**GIVEN PROBLEM**
Write out the listing beneath this instruction in its entirety, exactly as it reads.

(Records that describe objects)
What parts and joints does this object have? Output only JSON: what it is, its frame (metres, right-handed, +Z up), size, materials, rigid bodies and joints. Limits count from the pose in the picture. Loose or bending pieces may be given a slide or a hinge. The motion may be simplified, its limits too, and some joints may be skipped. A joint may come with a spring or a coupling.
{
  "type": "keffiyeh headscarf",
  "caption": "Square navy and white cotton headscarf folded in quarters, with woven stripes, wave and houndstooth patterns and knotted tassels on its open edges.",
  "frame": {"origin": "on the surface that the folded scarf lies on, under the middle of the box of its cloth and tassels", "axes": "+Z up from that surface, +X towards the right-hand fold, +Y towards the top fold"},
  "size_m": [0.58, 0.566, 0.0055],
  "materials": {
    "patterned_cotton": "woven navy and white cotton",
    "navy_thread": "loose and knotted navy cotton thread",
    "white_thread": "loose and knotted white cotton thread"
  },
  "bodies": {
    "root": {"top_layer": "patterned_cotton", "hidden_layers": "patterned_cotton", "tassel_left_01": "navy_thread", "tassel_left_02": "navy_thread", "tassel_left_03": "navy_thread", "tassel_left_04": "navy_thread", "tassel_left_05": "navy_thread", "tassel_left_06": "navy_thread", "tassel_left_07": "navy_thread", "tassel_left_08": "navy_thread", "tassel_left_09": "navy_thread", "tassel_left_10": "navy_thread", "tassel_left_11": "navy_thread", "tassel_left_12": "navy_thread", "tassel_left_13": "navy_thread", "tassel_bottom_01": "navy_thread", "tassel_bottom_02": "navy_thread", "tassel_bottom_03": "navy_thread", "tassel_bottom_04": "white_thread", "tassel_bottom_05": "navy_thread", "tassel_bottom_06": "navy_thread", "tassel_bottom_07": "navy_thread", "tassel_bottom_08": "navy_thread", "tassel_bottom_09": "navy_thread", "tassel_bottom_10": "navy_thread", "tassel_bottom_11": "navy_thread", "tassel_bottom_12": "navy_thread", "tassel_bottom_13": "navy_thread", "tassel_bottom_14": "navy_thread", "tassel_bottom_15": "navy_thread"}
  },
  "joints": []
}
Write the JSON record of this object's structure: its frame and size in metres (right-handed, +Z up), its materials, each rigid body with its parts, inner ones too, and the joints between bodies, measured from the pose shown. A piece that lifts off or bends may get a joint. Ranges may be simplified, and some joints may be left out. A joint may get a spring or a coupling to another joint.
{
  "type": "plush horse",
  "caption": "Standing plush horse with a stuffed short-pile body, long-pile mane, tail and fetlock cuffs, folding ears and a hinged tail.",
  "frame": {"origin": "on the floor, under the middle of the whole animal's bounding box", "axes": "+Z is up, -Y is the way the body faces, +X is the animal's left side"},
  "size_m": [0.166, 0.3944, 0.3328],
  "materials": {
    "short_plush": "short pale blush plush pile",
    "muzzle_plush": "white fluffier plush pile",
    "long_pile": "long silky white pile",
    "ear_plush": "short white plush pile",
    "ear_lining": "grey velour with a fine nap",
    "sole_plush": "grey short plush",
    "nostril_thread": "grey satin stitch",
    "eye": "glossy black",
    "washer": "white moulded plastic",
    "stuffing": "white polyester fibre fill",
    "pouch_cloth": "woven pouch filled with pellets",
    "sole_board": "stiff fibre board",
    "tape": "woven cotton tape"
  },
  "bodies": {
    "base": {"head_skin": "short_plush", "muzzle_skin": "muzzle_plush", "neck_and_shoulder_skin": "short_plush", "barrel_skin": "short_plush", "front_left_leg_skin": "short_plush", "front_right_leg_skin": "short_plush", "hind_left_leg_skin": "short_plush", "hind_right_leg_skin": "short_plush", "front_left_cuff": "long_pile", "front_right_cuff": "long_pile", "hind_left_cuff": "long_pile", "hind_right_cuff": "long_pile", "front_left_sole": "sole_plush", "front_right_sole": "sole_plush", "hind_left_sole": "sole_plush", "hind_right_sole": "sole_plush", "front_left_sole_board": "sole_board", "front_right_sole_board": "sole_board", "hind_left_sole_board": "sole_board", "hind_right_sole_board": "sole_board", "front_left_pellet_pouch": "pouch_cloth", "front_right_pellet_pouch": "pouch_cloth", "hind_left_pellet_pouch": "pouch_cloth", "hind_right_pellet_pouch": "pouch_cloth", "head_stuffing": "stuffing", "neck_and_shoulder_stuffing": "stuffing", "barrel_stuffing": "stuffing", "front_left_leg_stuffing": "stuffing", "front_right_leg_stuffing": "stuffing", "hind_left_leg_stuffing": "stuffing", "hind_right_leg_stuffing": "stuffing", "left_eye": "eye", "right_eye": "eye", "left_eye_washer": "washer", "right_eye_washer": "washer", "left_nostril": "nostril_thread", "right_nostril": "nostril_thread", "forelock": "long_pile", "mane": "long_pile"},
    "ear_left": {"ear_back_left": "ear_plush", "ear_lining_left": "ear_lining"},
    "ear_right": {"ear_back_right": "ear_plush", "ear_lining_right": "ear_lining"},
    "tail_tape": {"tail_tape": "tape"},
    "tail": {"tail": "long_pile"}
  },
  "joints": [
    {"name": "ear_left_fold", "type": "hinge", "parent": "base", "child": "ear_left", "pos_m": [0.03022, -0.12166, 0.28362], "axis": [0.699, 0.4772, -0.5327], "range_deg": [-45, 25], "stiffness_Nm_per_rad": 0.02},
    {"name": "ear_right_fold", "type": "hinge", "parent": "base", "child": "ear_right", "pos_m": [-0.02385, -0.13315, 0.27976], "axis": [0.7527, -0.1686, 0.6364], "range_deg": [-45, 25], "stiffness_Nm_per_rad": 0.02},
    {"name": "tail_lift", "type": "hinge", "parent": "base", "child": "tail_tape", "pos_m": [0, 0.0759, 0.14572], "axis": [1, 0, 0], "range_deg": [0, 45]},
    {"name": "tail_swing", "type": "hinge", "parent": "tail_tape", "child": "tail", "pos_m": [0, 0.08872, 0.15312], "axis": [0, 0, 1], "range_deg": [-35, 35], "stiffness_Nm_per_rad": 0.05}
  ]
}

**CORRECT OUTPUT**
What parts and joints does this object have? Output only JSON: what it is, its frame (metres, right-handed, +Z up), size, materials, rigid bodies and joints. Limits count from the pose in the picture. Loose or bending pieces may be given a slide or a hinge. The motion may be simplified, its limits too, and some joints may be skipped. A joint may come with a spring or a coupling.
{
  "type": "keffiyeh headscarf",
  "caption": "Square navy and white cotton headscarf folded in quarters, with woven stripes, wave and houndstooth patterns and knotted tassels on its open edges.",
  "frame": {"origin": "on the surface that the folded scarf lies on, under the middle of the box of its cloth and tassels", "axes": "+Z up from that surface, +X towards the right-hand fold, +Y towards the top fold"},
  "size_m": [0.58, 0.566, 0.0055],
  "materials": {
    "patterned_cotton": "woven navy and white cotton",
    "navy_thread": "loose and knotted navy cotton thread",
    "white_thread": "loose and knotted white cotton thread"
  },
  "bodies": {
    "root": {"top_layer": "patterned_cotton", "hidden_layers": "patterned_cotton", "tassel_left_01": "navy_thread", "tassel_left_02": "navy_thread", "tassel_left_03": "navy_thread", "tassel_left_04": "navy_thread", "tassel_left_05": "navy_thread", "tassel_left_06": "navy_thread", "tassel_left_07": "navy_thread", "tassel_left_08": "navy_thread", "tassel_left_09": "navy_thread", "tassel_left_10": "navy_thread", "tassel_left_11": "navy_thread", "tassel_left_12": "navy_thread", "tassel_left_13": "navy_thread", "tassel_bottom_01": "navy_thread", "tassel_bottom_02": "navy_thread", "tassel_bottom_03": "navy_thread", "tassel_bottom_04": "white_thread", "tassel_bottom_05": "navy_thread", "tassel_bottom_06": "navy_thread", "tassel_bottom_07": "navy_thread", "tassel_bottom_08": "navy_thread", "tassel_bottom_09": "navy_thread", "tassel_bottom_10": "navy_thread", "tassel_bottom_11": "navy_thread", "tassel_bottom_12": "navy_thread", "tassel_bottom_13": "navy_thread", "tassel_bottom_14": "navy_thread", "tassel_bottom_15": "navy_thread"}
  },
  "joints": []
}
Write the JSON record of this object's structure: its frame and size in metres (right-handed, +Z up), its materials, each rigid body with its parts, inner ones too, and the joints between bodies, measured from the pose shown. A piece that lifts off or bends may get a joint. Ranges may be simplified, and some joints may be left out. A joint may get a spring or a coupling to another joint.
{
  "type": "plush horse",
  "caption": "Standing plush horse with a stuffed short-pile body, long-pile mane, tail and fetlock cuffs, folding ears and a hinged tail.",
  "frame": {"origin": "on the floor, under the middle of the whole animal's bounding box", "axes": "+Z is up, -Y is the way the body faces, +X is the animal's left side"},
  "size_m": [0.166, 0.3944, 0.3328],
  "materials": {
    "short_plush": "short pale blush plush pile",
    "muzzle_plush": "white fluffier plush pile",
    "long_pile": "long silky white pile",
    "ear_plush": "short white plush pile",
    "ear_lining": "grey velour with a fine nap",
    "sole_plush": "grey short plush",
    "nostril_thread": "grey satin stitch",
    "eye": "glossy black",
    "washer": "white moulded plastic",
    "stuffing": "white polyester fibre fill",
    "pouch_cloth": "woven pouch filled with pellets",
    "sole_board": "stiff fibre board",
    "tape": "woven cotton tape"
  },
  "bodies": {
    "base": {"head_skin": "short_plush", "muzzle_skin": "muzzle_plush", "neck_and_shoulder_skin": "short_plush", "barrel_skin": "short_plush", "front_left_leg_skin": "short_plush", "front_right_leg_skin": "short_plush", "hind_left_leg_skin": "short_plush", "hind_right_leg_skin": "short_plush", "front_left_cuff": "long_pile", "front_right_cuff": "long_pile", "hind_left_cuff": "long_pile", "hind_right_cuff": "long_pile", "front_left_sole": "sole_plush", "front_right_sole": "sole_plush", "hind_left_sole": "sole_plush", "hind_right_sole": "sole_plush", "front_left_sole_board": "sole_board", "front_right_sole_board": "sole_board", "hind_left_sole_board": "sole_board", "hind_right_sole_board": "sole_board", "front_left_pellet_pouch": "pouch_cloth", "front_right_pellet_pouch": "pouch_cloth", "hind_left_pellet_pouch": "pouch_cloth", "hind_right_pellet_pouch": "pouch_cloth", "head_stuffing": "stuffing", "neck_and_shoulder_stuffing": "stuffing", "barrel_stuffing": "stuffing", "front_left_leg_stuffing": "stuffing", "front_right_leg_stuffing": "stuffing", "hind_left_leg_stuffing": "stuffing", "hind_right_leg_stuffing": "stuffing", "left_eye": "eye", "right_eye": "eye", "left_eye_washer": "washer", "right_eye_washer": "washer", "left_nostril": "nostril_thread", "right_nostril": "nostril_thread", "forelock": "long_pile", "mane": "long_pile"},
    "ear_left": {"ear_back_left": "ear_plush", "ear_lining_left": "ear_lining"},
    "ear_right": {"ear_back_right": "ear_plush", "ear_lining_right": "ear_lining"},
    "tail_tape": {"tail_tape": "tape"},
    "tail": {"tail": "long_pile"}
  },
  "joints": [
    {"name": "ear_left_fold", "type": "hinge", "parent": "base", "child": "ear_left", "pos_m": [0.03022, -0.12166, 0.28362], "axis": [0.699, 0.4772, -0.5327], "range_deg": [-45, 25], "stiffness_Nm_per_rad": 0.02},
    {"name": "ear_right_fold", "type": "hinge", "parent": "base", "child": "ear_right", "pos_m": [-0.02385, -0.13315, 0.27976], "axis": [0.7527, -0.1686, 0.6364], "range_deg": [-45, 25], "stiffness_Nm_per_rad": 0.02},
    {"name": "tail_lift", "type": "hinge", "parent": "base", "child": "tail_tape", "pos_m": [0, 0.0759, 0.14572], "axis": [1, 0, 0], "range_deg": [0, 45]},
    {"name": "tail_swing", "type": "hinge", "parent": "tail_tape", "child": "tail", "pos_m": [0, 0.08872, 0.15312], "axis": [0, 0, 1], "range_deg": [-35, 35], "stiffness_Nm_per_rad": 0.05}
  ]
}